Output, word for word, every line from the start of the listing down to and including the line that contains "y0, CAB_HALF + 20)"; include nothing else.
╭──
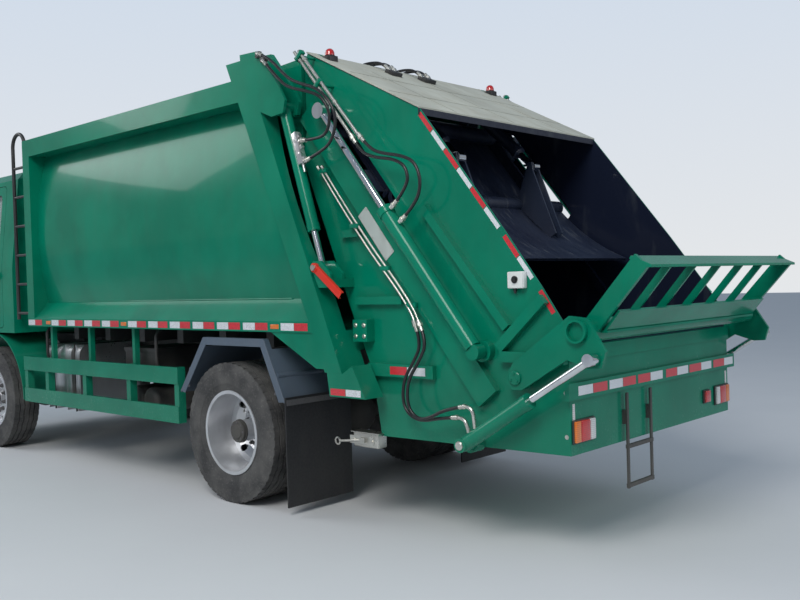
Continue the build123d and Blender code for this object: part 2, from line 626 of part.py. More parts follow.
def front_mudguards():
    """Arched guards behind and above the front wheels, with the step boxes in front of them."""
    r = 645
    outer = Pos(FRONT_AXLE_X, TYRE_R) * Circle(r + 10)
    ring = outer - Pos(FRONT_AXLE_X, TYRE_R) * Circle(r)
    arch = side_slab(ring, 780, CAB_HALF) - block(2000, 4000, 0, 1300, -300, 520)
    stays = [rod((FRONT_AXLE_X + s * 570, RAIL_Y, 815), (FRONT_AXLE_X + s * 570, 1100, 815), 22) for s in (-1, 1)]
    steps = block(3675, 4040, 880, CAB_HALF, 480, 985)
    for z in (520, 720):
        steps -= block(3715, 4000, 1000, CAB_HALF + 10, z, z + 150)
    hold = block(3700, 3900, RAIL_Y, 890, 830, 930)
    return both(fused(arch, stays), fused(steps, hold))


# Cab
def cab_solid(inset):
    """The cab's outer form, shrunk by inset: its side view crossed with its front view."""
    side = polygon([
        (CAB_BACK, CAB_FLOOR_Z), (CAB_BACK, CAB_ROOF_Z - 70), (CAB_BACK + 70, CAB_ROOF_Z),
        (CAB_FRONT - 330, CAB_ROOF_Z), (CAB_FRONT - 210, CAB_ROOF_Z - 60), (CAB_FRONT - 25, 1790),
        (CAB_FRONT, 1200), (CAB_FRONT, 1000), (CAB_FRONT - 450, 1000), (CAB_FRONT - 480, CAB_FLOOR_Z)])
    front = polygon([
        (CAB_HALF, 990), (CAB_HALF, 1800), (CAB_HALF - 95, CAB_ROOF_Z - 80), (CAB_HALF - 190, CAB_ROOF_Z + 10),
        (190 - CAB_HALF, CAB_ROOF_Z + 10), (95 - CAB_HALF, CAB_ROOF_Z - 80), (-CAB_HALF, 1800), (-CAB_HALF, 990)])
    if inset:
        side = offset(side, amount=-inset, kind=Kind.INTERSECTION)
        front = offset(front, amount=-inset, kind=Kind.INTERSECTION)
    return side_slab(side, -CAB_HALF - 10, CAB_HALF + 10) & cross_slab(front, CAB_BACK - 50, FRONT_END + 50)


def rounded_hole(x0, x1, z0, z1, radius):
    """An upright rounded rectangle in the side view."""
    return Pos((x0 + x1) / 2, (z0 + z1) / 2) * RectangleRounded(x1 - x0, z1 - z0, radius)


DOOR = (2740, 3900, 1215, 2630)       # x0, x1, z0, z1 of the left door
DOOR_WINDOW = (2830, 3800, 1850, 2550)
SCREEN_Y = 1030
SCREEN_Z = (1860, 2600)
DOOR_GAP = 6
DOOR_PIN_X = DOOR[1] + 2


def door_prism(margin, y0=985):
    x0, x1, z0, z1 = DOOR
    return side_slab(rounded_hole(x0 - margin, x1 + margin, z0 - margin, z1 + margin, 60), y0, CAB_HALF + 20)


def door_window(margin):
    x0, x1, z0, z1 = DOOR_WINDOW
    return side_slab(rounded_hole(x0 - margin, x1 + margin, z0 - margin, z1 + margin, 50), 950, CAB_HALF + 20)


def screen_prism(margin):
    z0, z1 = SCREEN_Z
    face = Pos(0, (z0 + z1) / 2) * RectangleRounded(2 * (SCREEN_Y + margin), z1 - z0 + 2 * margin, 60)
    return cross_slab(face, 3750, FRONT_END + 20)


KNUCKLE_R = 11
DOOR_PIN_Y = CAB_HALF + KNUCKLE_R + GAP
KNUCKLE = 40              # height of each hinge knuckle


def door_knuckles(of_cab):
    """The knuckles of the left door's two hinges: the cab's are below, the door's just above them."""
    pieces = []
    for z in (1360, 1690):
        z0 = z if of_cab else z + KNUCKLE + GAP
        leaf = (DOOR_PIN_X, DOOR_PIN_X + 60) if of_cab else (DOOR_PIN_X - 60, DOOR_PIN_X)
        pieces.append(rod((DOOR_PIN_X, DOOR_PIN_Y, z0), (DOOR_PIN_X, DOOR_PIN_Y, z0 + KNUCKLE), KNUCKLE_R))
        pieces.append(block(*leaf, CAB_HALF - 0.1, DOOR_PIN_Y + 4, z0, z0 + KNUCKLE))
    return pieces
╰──
§ Correct output:
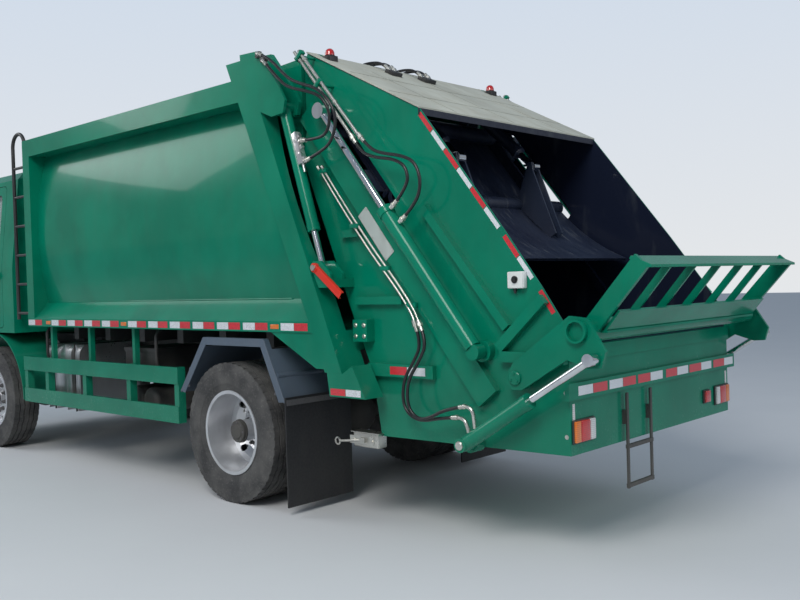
Continue the build123d and Blender code for this object: part 2, from line 626 of part.py. More parts follow.
def front_mudguards():
    """Arched guards behind and above the front wheels, with the step boxes in front of them."""
    r = 645
    outer = Pos(FRONT_AXLE_X, TYRE_R) * Circle(r + 10)
    ring = outer - Pos(FRONT_AXLE_X, TYRE_R) * Circle(r)
    arch = side_slab(ring, 780, CAB_HALF) - block(2000, 4000, 0, 1300, -300, 520)
    stays = [rod((FRONT_AXLE_X + s * 570, RAIL_Y, 815), (FRONT_AXLE_X + s * 570, 1100, 815), 22) for s in (-1, 1)]
    steps = block(3675, 4040, 880, CAB_HALF, 480, 985)
    for z in (520, 720):
        steps -= block(3715, 4000, 1000, CAB_HALF + 10, z, z + 150)
    hold = block(3700, 3900, RAIL_Y, 890, 830, 930)
    return both(fused(arch, stays), fused(steps, hold))


# Cab
def cab_solid(inset):
    """The cab's outer form, shrunk by inset: its side view crossed with its front view."""
    side = polygon([
        (CAB_BACK, CAB_FLOOR_Z), (CAB_BACK, CAB_ROOF_Z - 70), (CAB_BACK + 70, CAB_ROOF_Z),
        (CAB_FRONT - 330, CAB_ROOF_Z), (CAB_FRONT - 210, CAB_ROOF_Z - 60), (CAB_FRONT - 25, 1790),
        (CAB_FRONT, 1200), (CAB_FRONT, 1000), (CAB_FRONT - 450, 1000), (CAB_FRONT - 480, CAB_FLOOR_Z)])
    front = polygon([
        (CAB_HALF, 990), (CAB_HALF, 1800), (CAB_HALF - 95, CAB_ROOF_Z - 80), (CAB_HALF - 190, CAB_ROOF_Z + 10),
        (190 - CAB_HALF, CAB_ROOF_Z + 10), (95 - CAB_HALF, CAB_ROOF_Z - 80), (-CAB_HALF, 1800), (-CAB_HALF, 990)])
    if inset:
        side = offset(side, amount=-inset, kind=Kind.INTERSECTION)
        front = offset(front, amount=-inset, kind=Kind.INTERSECTION)
    return side_slab(side, -CAB_HALF - 10, CAB_HALF + 10) & cross_slab(front, CAB_BACK - 50, FRONT_END + 50)


def rounded_hole(x0, x1, z0, z1, radius):
    """An upright rounded rectangle in the side view."""
    return Pos((x0 + x1) / 2, (z0 + z1) / 2) * RectangleRounded(x1 - x0, z1 - z0, radius)


DOOR = (2740, 3900, 1215, 2630)       # x0, x1, z0, z1 of the left door
DOOR_WINDOW = (2830, 3800, 1850, 2550)
SCREEN_Y = 1030
SCREEN_Z = (1860, 2600)
DOOR_GAP = 6
DOOR_PIN_X = DOOR[1] + 2


def door_prism(margin, y0=985):
    x0, x1, z0, z1 = DOOR
    return side_slab(rounded_hole(x0 - margin, x1 + margin, z0 - margin, z1 + margin, 60), y0, CAB_HALF + 20)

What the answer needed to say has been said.